A speech, not written in the words in which it was pronounced, is no speech. It is a discourse upon the same subject, and will stand or fall upon its merits as a literary composition. No allowance is to be made, in such a case, for the faults or pruriencies, which escape censure, only, when it can be pleaded for them, that they are the inevitable overflow of a mind too vividly at work to restrain the abundance of its current. It will be measured by the standard which is applied to the productions of the closet, and whatsoever is merely oratorical in it will be regarded as an offensive superfluity. We relish a speech, whilst the occasion that has produced it is fresh upon our minds;-still more, if we are well acquainted with the orator and can picture to ourselves his gestures, tones of voice and expression of face. We are captivated by the glowing extravagances, even, of his expression, his quick and appropriate repartee, his detection of the dexterity and craft of his opponent, who had laid an ineffectual snare to entrap him. We see in all this the action of the play, and as long as we find an interest in the contemplation of these conditions and environments to use a phrase which has recently come in vogue-of the speech and the orator, we take pleasure in it as a speech. But when these topics of interest fade away from it; - when the ocсаsion is forgotten; the man no longer remembered, when the public has ceased to talk of it, and years have intervened, how few speeches retain their raciness! In general, nothing is more dull, as matter for continuous reading, than a volume of orations. They are but monuments of labor, which, for the most part, serve no better purpose than to transmit a well engraved portrait of the orator to the next generation, with a heavy, but, -as the world is willing to allow, -authentic certificate of the great consideration and esteem in which the original was held amongst the men of his own times,-how faithfully he toiled, how deeply he thought, and how much he said. Judicious readers are apt to lay aside such volumes with the reflection, that if the orator had employed the same labor in well written books, upon subjects wherein he was capable of giving instruction, his fame would, peradventure, have secured to itself a longer flight.

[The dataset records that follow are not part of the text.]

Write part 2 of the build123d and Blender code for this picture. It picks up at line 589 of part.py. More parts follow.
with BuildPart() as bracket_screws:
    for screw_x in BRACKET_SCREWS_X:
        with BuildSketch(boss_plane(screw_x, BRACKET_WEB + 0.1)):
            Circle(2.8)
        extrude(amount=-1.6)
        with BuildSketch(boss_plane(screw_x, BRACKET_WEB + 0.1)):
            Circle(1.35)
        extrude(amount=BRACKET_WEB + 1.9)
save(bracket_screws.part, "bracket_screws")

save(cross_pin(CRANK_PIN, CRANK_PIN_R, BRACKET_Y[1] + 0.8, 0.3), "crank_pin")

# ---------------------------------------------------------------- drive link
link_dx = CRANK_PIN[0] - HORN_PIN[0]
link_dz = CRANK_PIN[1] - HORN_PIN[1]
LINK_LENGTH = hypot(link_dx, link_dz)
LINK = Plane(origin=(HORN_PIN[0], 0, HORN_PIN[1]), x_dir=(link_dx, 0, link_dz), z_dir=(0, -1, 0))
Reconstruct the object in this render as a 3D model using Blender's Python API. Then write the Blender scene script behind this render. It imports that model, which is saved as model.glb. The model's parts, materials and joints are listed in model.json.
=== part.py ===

I have little now to offer in the way of biographical detail, during the present and the ensuing years-1825 and 1826,— beyond what is supplied by the letters of Mr. Wirt, which, written principally to the members of his own household, deal with matters of trivial interest and personal concern, and which represent him under the amiable relations of domestic life, planning the education of his children, contributing to the happiness of the family circle by the unrestrained utterances of a mirthful temper, or occasionally giving expression to those sentiments of religion and piety which were taking deeper root in his heart and exercising the most benignant influence upon his character. We may observe him at this period of his life under circumstances which are greatly calculated to enhance our estimate of the general success of his career. He was now in his fifty-fourth year. He had enlarged the sphere of his acquaintance with the world, its business, and its cares, and over its pleasant points of communion, almost to the widest verge which it attained during his life. Friends were multiplied, and honor, public applause, reverence, and the full contentment of useful labor, now greeted his advance to the confines of age and promised the delights of all worldly blessings upon the evening of his days. Softened rather than made proud by these dispensations of good, his mind was assuming a richer tint from that mild and mellow radiance which a sensibility to religious convictions imparts to a thoughtful nature.